The film is shot beautifully despite being so confined. Gabriel Figueroa photographs every expensive detail of the de Nobile home, lingering on faces and clothes and allowing us to watch as both become subject to neglect and filth. Compositions tighten and the people become more confined the longer they are stuck together. The look of The Exterminating Angel and the oppressively ostentatious setting reminded me of the old Twilight Zone episode "The Masks" (1965; directed by Ida Lupino). In that show, a rich old man gathers his family together before he dies and isolates them to force them to show their true faces. Perhaps Buñuel's film had a little influence on it. Indeed, the mind boggles at the idea of Buñuel teaming with Rod Serling for an episode or two. His social satire via surrealism could have fit right in.
Fittingly, the group solves its joint problem by getting over their disagreements and working together. The way out is spotted by the prim blonde beauty Leticia (Silvia Pinal), who had previously been dubbed "The Valkyrie" and "The Virgin" by her so-called friends. No matter which nickname you choose, it fits symbolically.
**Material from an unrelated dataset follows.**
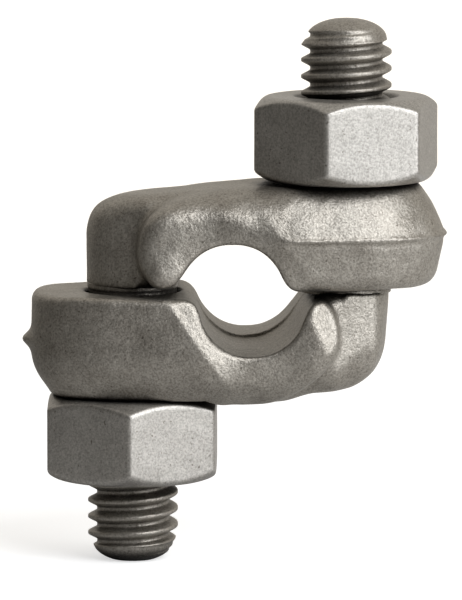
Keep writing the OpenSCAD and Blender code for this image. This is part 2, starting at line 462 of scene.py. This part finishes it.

The Valkyrie comes to escort the fallen to their final resting place, the Virgin brings salvation when all humanity is lost. The fact that failure is imminent is down to Buñuel's cynical opinion of human nature more than it is his lack of faith in a porcelain beauty. After all, the man was working in motion pictures, where such a figure regularly held sway. And, hey, if you have to believe in something, why not the good-looking blonde?